South Korea, whose national security rests on five decades-old American troops deployment that has cost tens of billions of dollars, has said it may cut back, but is fiercely resisting anything approaching an embargo. 

Bluffs are there to be called, clearly.

Turkey, for its own reasons, also has decided not to embargo Iranian oil. Turkey has other fish to fry with Iran – leverage in Syria, where they are on opposite sides, and a mutual interest in rooting out the Kurdish PKK separatists in northern Iraq.

The US, however, is particularly perplexed by India, which it insists on viewing as bound to join a great “Club of Democracies” as John McCain once called it, that will perpetuate American influence. This fantasy has nine lives, apparently. As Washington found out in the run up to the foolish Iraq War, and then again last month when India spurned our bid to sell them fighter aircraft, New Dehli’s strategic vision does not include “recruit” in the global campaigns of Uncle Sam.

Nicholas Burns, a former Bush undersecretary of state and a man well-known in India for having negotiated the 2008 nuclear fuel deal (which has yet to win approval, btw), got front page play in the Times of India today for his normally low traffic column in “The Diplomat,” a kind of foreign service trade magazine, about New Dehli administering a “slap in the face” to India’s friends in Washington.

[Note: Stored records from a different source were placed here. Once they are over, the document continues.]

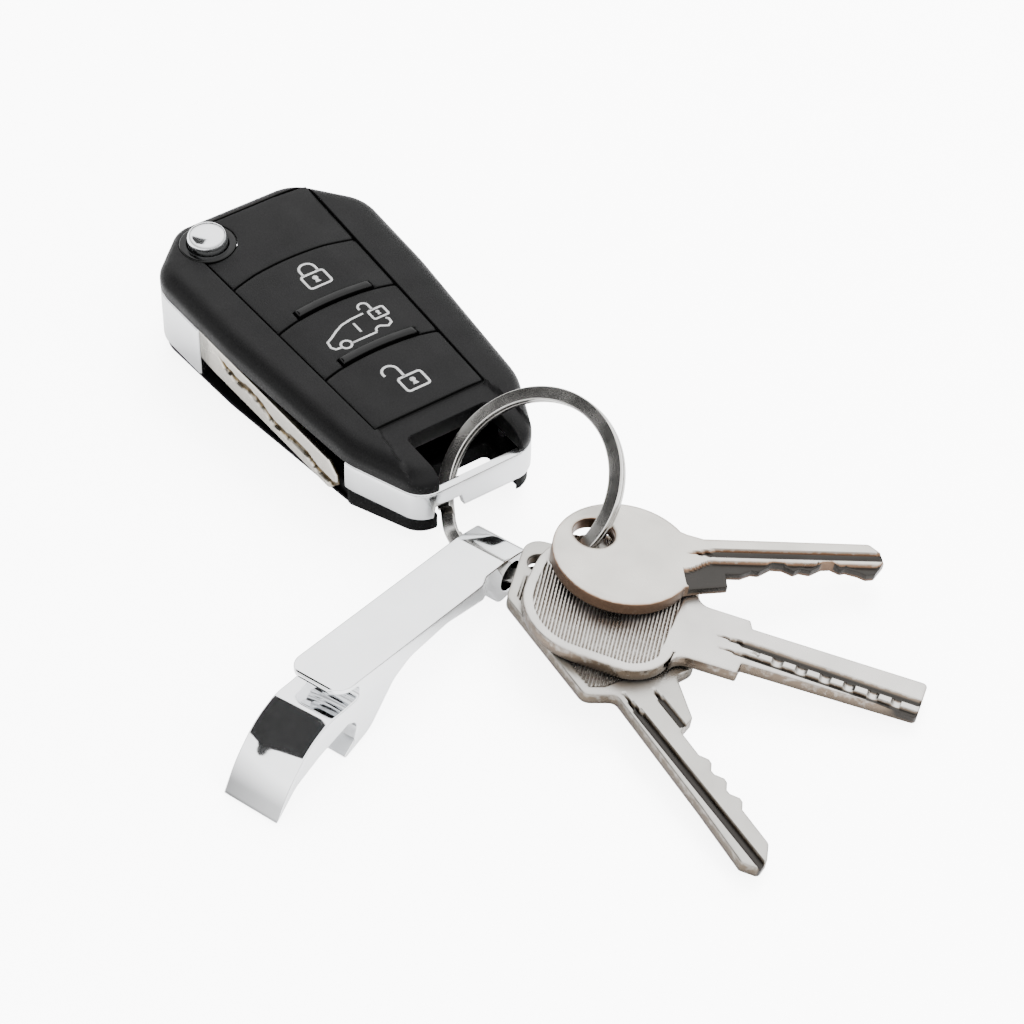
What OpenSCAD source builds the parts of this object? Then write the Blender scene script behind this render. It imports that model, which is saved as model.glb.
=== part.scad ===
// Pocket key organiser: a split ring that carries a belt clip with a bottle
// opener, a flip-key car remote and three cylinder-lock keys. Millimetres, +Z up.
// It lies on a table: X runs across, Y away from the person, origin under the middle.

/* [Split ring] */
// Outer radius of the ring
ring_r = 16.45; // [15.5:0.05:17]
// Radial width of the flat wire
ring_w = 2.3; // [1.8:0.1:2.6]
// Thickness of one coil
coil_t = 0.97; // [0.7:0.01:1.1]
// Gap between the two coils
coil_gap = 0.06; // [0.02:0.01:0.1]
// Compass turn of the ring's face
ring_turn = -44.2; // [-50:0.1:-38]
// Elevation of the ring's face above the table
ring_rise = 52.7; // [48:0.1:58]

/* [Car remote] */
// Button pitch along the remote
button_pitch = 14; // [12.5:0.1:14.5]
// Height of the upper cover's side
upper_h = 4.1; // [3.6:0.1:4.6]
// Height of the chrome band
band_h = 6; // [5.4:0.1:6.6]
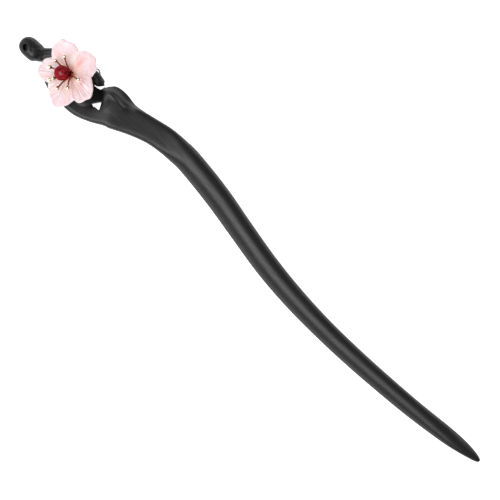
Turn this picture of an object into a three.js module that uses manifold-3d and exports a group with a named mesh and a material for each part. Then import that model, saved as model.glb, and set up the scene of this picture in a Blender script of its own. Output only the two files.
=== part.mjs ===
// Decorative hair pin: a carved dark wooden stick with a slanted shell blossom,
// a red bead on a wire post and ball-head pins for stamens.
//
// Millimetres. The pin lies on its flat back at z = 0. +X runs from the curled end to the point,
// +Z faces up, and the origin is the centre of the underside of the pin's box.
import * as THREE from 'three';
import { mergeVertices } from 'three/addons/utils/BufferGeometryUtils.js';
import Module from 'manifold-3d';

const wasm = await Module();
wasm.setup();

// ---- driving dimensions ----
const SECTION_SIDES = 16; // points round a limb's section
const STEPS_PER_STATION = 2; // rings between two stations of a limb
const ROUNDNESS = 2.3; // exponent of a limb's section: 2 is an ellipse, more is squarer
const CROWN = 0.55; // share of a limb's height above its widest level
const BELLY = 0.6; // the same below, before the flat back cuts it

const FLOWER_CENTRE = new THREE.Vector3(-73.0, 0.4, 9.0); // top of the blossom at its bore
const FLOWER_TILT = THREE.MathUtils.degToRad(30); // from +Z
const FLOWER_TILT_TOWARDS = THREE.MathUtils.degToRad(217); // direction of the lean, from +X
const FLOWER_RADIUS = 10; // where the petals' cup is measured
const FLOWER_THICKNESS = 1.0;
const FLOWER_RIM_THICKNESS = 0.7;
const FLOWER_BORE_RADIUS = 1.25;
// Petal centre lines in the blossom's plane, and how far each petal reaches.
const PETALS = [
  { angle: 149, reach: 10.5 },
  { angle: 72, reach: 10.1 },
  { angle: 5, reach: 10.5 },
  { angle: -68, reach: 10.2 },
  { angle: -145, reach: 10.5 },
];
const PETAL_NOTCH = 0.78; // radius at the notch between two petals, as a share
const PETAL_CUP = 1.4; // rise of the petal tips above the centre
const FIT_GAP = 0.3; // between pieces that rest on each other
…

“This is bitterly disappointing news for those of us who have championed a close relationship with India. And, it represents a real setback in the attempt by the last three American Presidents to establish a close and strategic partnership with successive Indian governments,” he writes.

So publicly slapping them back makes sense?

Again, this is “old think,” the idea that because India is a democracy (or Brazil, or Turkey, or Indonesia or South Africa – the list goes on), it will plump for global crusades led by America. Unlike Europe after World War II, where the US template for global leadership was created, these are not prostrate democracies in danger of being overrun by a larger power.

Over the years – with encouragement, in fact, from decades of US rhetoric about self-determination and liberal market democracy in the old Third World – these countries have developed their own unique sense of national interests. They generally acknowledge that the surging growth rates of their economies owe a great deal to the world the US shaped and lorded it over from 1945 to 2008. But they don’t regard that fact as granting Washington a carte blanche right to enlist them in trade embargos, covert action or war.

If the US is to forge a truly strategic relationship with India, it will have to be based on India’s national interests. Detaching ourselves from the absurd Alliance of the Blind with Pakistan would be a start. It would be too much to say India “has no dog” in the Iran fight – adding Iran to the list of global nuclear armed states holds no appeal to a country where Hindu-Muslim tensions and the rivalry over Kashmir with Pakistan are the two clearest risks to continued national prosperity.  But India also developed its own nuclear capability “off the books.” To this day, ironically, international inspectors have greater access to Iran’s program than to India’s.

It should be said, too, that replacing 280 million barrels of oil – roughly what India purchased from Iran – would not simply be a matter of an executive decision.*

Excess global capacity exists largely in Saudi Arabia, and while the Saudis claim they can make up for supplies to the EU and perhaps a few other places, not even the most optimistic estimates of excess global capacity predict that Saudi Arabia could compensate for a comprehensive embargo by Japan, South Korea and India. It may, frankly, be a blessing – not least to the American consumer – that India and Turkey aren’t on the open market just now seeking to replace hundreds of millions of barrels of oil a year.

That sanctions are biting in Iran should be celebrated, but the real costs should also be tallied. Oil prices are rising and will rise further even without military action as the “replacement value” of non-Iranian oil spikes.

And diplomatically, pressure on India and Turkey to fall in line behind America where the benefits to  either aren’t completely clear will only diminish Washington’s influence going forward.

Correction, Feb. 20, 2012: This post originally mistakenly put the amount of oil purchased by India in the billions of barrels, instead of millions.